WEDNESDAY, 23 MAY 1945

Fitted out with bucket and dustpan, I marched off to the Rathaus in the grey morning rain. Before I got there it was coming down in sheets; I could feel my knit dress soaking up the water.

The rain kept coming – now a light drizzle, now a substantial downpour. Nonetheless we kept on scooping and shovelling, filling bucket after bucket with dirt so there wouldn’t be a break in the chain of hands. There were about a hundred women of all types. Some proved sluggish and lazy and didn’t move a muscle unless one of our two German overseers was looking. (It’s always the men who get to do the supervising.) Others went at it like avid housewives, with dogged determination. ‘Well, the work has to get done,’ said one woman with great conviction. Once a cart was loaded, four of us shoved it up to the trench. I learned how to operate a swivel plate. We worked until the heavy rain forced us to take a break.

We stood under a balcony, huddled close like animals, our wet clothes sticking to our bodies. The women shuddered and shivered. We took advantage of the opportunity to eat our wet bread as it was, with nothing on it. One woman muttered in a thick Berlin accent, ‘Never ate the likes of this under Adolf.’

She was challenged on all sides. ‘It’s thanks to your Adolf we’re eating this.’

Embarrassed, the woman said, ‘That’s not how I meant it.’

We stood like that for over an hour in the pelting rain. When it began to taper off, our supervisor – a man with a Czech-sounding name and a Viennese accent – sent us back to the carts. We called these carts ‘lorries’ – which sounded like a girl’s name, and christened one the ‘Laughing Laurie’ and the other the ‘Weeping Laurie’. But someone scratched out ‘Weeping’ and wrote ‘Smirking’ instead.

Around 3 p.m. our Viennese overseer finally checked our names off his list and let us go home. On the way back I was swinging my bucket gaily, in the spirit of ‘what doesn’t kill me makes me stronger’.

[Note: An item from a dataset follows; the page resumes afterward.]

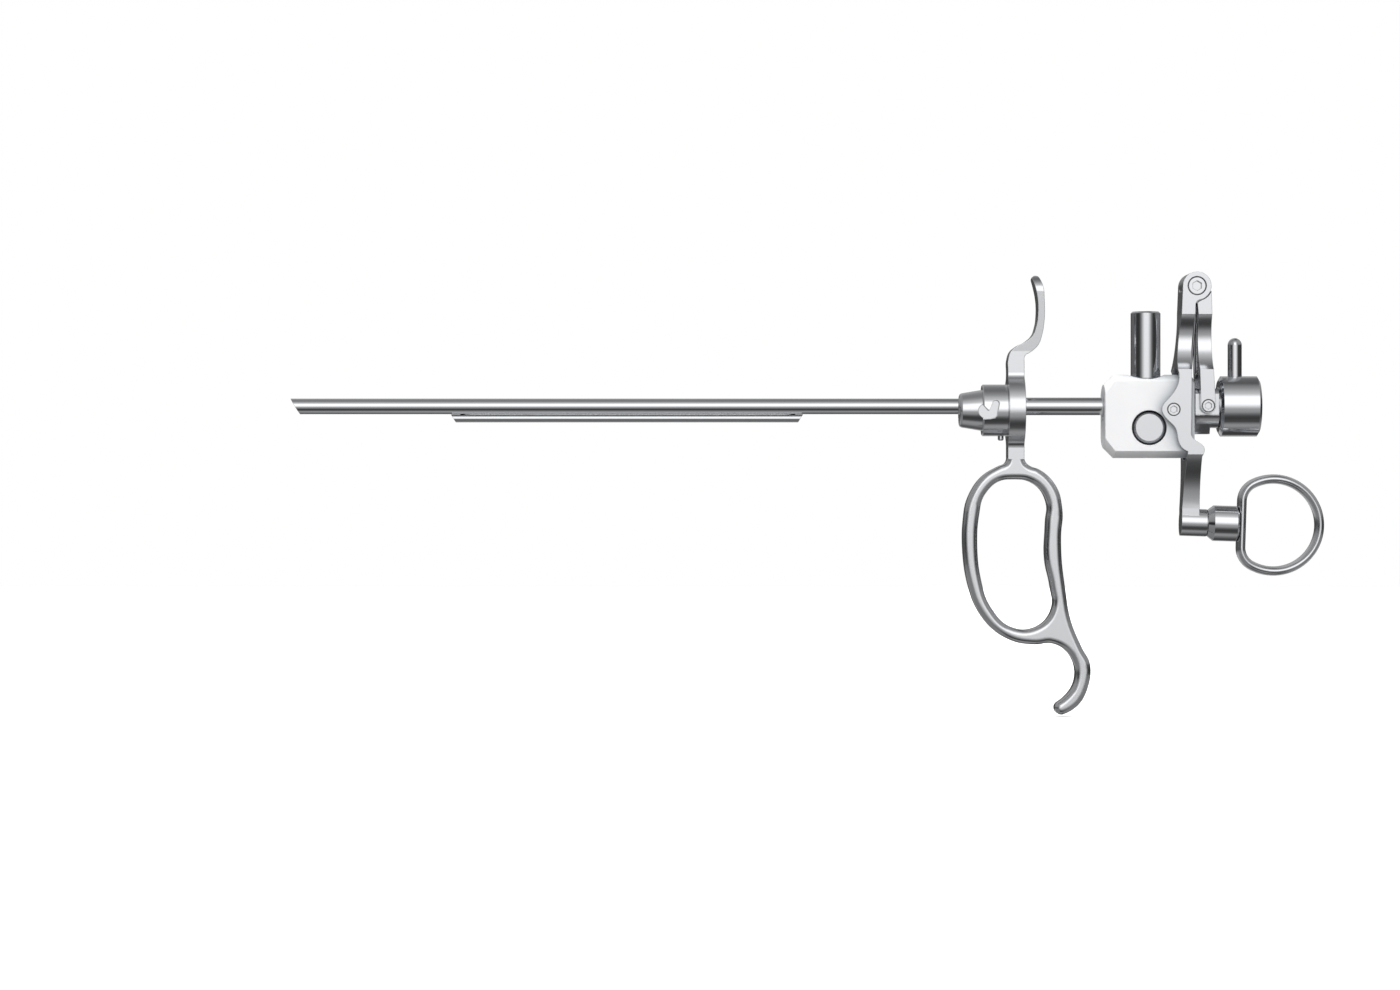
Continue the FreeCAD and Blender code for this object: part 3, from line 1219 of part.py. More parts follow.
def make_seal_gland():
    body = new_body("seal_gland", ("Sizes.rear_tube_end + 2.2 + Sizes.seal_length", "0", "0"))
    outside = "Sizes.gland_od / 2 - Sizes.braze_gap"
    inside = "Sizes.tube_bore / 2"
    revolve(body, (
        ("0", inside), ("Sizes.gland_length - 0.8", inside),
        ("Sizes.gland_length", inside + " + 0.8"), ("Sizes.gland_length", outside),
        ("0", outside)))
    keep(body)


def make_lock_ring():
    """Knurl-free lock ring that turns on the spigot."""
    clear = "Sizes.spigot_od / 2 + Sizes.running_gap"
    body = new_body("lock_ring_turned", ("Sizes.knob_front", "0", "0"))
    edge = "Sizes.knob_edge"
    recess = "Sizes.knob_length - (Sizes.knob_front + Sizes.knob_length"
    recess += " - Sizes.spigot_end + Sizes.clip_thick + 0.5)"
    revolve(body, (
        ("0", clear),
        ("0", "Sizes.knob_od / 2 - Sizes.knob_edge * 1.3"),
        (edge + " * 0.75", "Sizes.knob_od / 2"),
        ("Sizes.knob_length - " + edge + " * 0.75", "Sizes.knob_od / 2"),
        ("Sizes.knob_length", "Sizes.knob_od / 2 - Sizes.knob_edge * 1.3"),
        ("Sizes.knob_length", "Sizes.knob_bore_back / 2"),
        (recess, "Sizes.knob_bore_back / 2"),
        (recess, clear)))
    pin_hole = stock("Cylinder", "lock_pin_hole", {
        "Radius": "Sizes.knob_pin_od / 2", "Height": "Sizes.knob_od"},
        ("Sizes.knob_pin_back", "0", "Sizes.knob_od / 2 - Sizes.knob_pin_bite"))
    keep(cut("lock_ring", body, [pin_hole]))


def make_lock_lever_pin():
    radius = size("knob_pin_od") / 2 - size("braze_gap")
    low = size("knob_od") / 2 - size("knob_pin_bite")
    top = size("knob_pin_top") - radius
    x = size("knob_pin_back")
    shaft = rod((x, 0, low), (x, 0, top), radius)
    dome = Part.makeSphere(radius, V(x, 0, top))
    formed("lock_lever_pin", shaft.fuse(dome).removeSplitter())


def make_lock_ring_clip():
    """Split retaining ring in the spigot's groove."""
    inside = size("spigot_od") / 2 - 0.48
    outside = size("knob_bore_back") / 2 - 0.3
    x = size("spigot_end") - size("clip_thick") - 0.38
    ring = rod((x, 0, 0), (x + size("clip_thick"), 0, 0), outside).cut(
        rod((x - 1, 0, 0), (x + 3, 0, 0), inside))
    gap = box_between((x - 1, -1.2, -10), (x + 3, 1.2, 0))
    formed("lock_ring_clip", ring.cut(gap))


make_guide_tube()
make_rear_guide_tube()
make_stabilizer_sleeve()
make_sheath_cone()
make_bayonet_barrel()
make_index_pin()
make_handle_frame()
make_carriage_block()
make_hf_socket_sleeve()
make_hf_insulator()
make_hf_contact_pin()
make_contact_strip()
make_lock_button()
make_lock_spring()
make_lock_cap()
make_keeper_pin()
make_thumb_lever()
make_rear_link()
pivot_screws("lever_pivot_screws", size("lever_back"), -size("lever_drop"),
             size("lever_wide") / 2, size("block_wide") / 2)
pivot_screws("link_pivot_screws", size("link_back"), 0,
             size("link_wide") / 2, size("rear_flat_wide") / 2)
make_top_pivot_screw()
make_return_spring()
make_ring_post()
make_ring_collar()
make_swivel_nut()
make_thumb_ring()
make_rear_bridge()
make_telescope_seal()
make_seal_gland()
make_lock_ring()
make_lock_lever_pin()
make_lock_ring_clip()
doc.recompute()

for item in doc.Objects:
    if "Invalid" in item.State or "Error" in item.State:
        raise RuntimeError("failed object: " + item.Label)
os.makedirs("parts", exist_ok=True)
for item in pieces:
    shape = item.Shape
    if shape.isNull() or not shape.isValid():
        raise RuntimeError("bad shape: " + item.Label)
    shape.exportStep("parts/" + item.Label + ".step")
    box = shape.BoundBox
    print("%-20s %d solid(s) %9.2f mm3  x %.1f..%.1f y %.1f..%.1f z %.1f..%.1f" % (
        item.Label, len(shape.Solids), shape.Volume, box.XMin, box.XMax, box.YMin, box.YMax,
        box.ZMin, box.ZMax))
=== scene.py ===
import bpy
import bmesh
import math
from mathutils import Matrix, Vector


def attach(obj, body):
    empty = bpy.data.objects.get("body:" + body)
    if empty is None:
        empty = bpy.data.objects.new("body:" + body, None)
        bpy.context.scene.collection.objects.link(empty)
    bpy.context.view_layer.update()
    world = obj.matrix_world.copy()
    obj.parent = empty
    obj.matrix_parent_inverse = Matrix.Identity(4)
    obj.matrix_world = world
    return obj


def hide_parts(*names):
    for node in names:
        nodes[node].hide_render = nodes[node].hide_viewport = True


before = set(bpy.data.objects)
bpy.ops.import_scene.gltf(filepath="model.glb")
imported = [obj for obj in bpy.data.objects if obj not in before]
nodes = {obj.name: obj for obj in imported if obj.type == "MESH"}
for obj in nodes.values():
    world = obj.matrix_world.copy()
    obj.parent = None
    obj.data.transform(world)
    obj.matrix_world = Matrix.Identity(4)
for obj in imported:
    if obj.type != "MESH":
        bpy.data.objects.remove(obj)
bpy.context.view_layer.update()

mm = 0.001
print("working element loaded:", len(nodes), "nodes")


# small helpers for the node trees

softSamples = 6  # rays for each softened edge or shaded corner
streakShare = 0.6  # of the streaks in a steel's tint and roughness, the rest is clouds
turnGrain = 1.4  # cells of turned grain in one radian

def newMaterial(name):
    material = bpy.data.materials.new(name)
    material.use_nodes = True
    tree = material.node_tree
    shader = next(n for n in tree.nodes if n.type == "BSDF_PRINCIPLED")
    return material, tree, shader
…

At home I found the widow all keyed up. She confessed that for the past few days she’d been feeling ‘this itching and burning’, so she’d consulted the encyclopedia under ‘syphilis’ and ‘gonorrhoea’. As a pharmacist’s wife she’d learned a great deal about human ailments, but this was one particular area where she lacked the necessary experience. ‘I have these little bumps,’ she declared, very sure of herself. According to the encyclopedia, little bumps like that are symptomatic of early syphilis, breaking out three to four weeks after infection. The widow calculates that it was exactly four weeks ago that her stairwell rapist, that little beardless boy, had his way with her.

‘What? Vanya? That child?’ I can’t believe it. ‘You mean you think that he—?’

‘Why not? Exactly, a stupid little boy like that. Besides, I’m not sure if that really was Vanya. How could I know? And then that Pole!’

The widow starts sobbing miserably. What am I supposed to do? There’s no point in my taking a look, since I don’t know a thing about it. And she fiercely dismisses my suggestion that she ask Herr Pauli. So all that’s left is to wait till tomorrow and get to the hospital as early as possible, to the special clinic that’s been set up for women who’ve been raped. Then I remember how my ears started to ache back in school when we were studying the human ear with the help of oversized anatomical models. It’s likely that the widow’s symptoms flared up when she read the description in the encyclopedia. We’ll just have to wait until tomorrow. I may have to go and get examined myself soon. I’m one day late.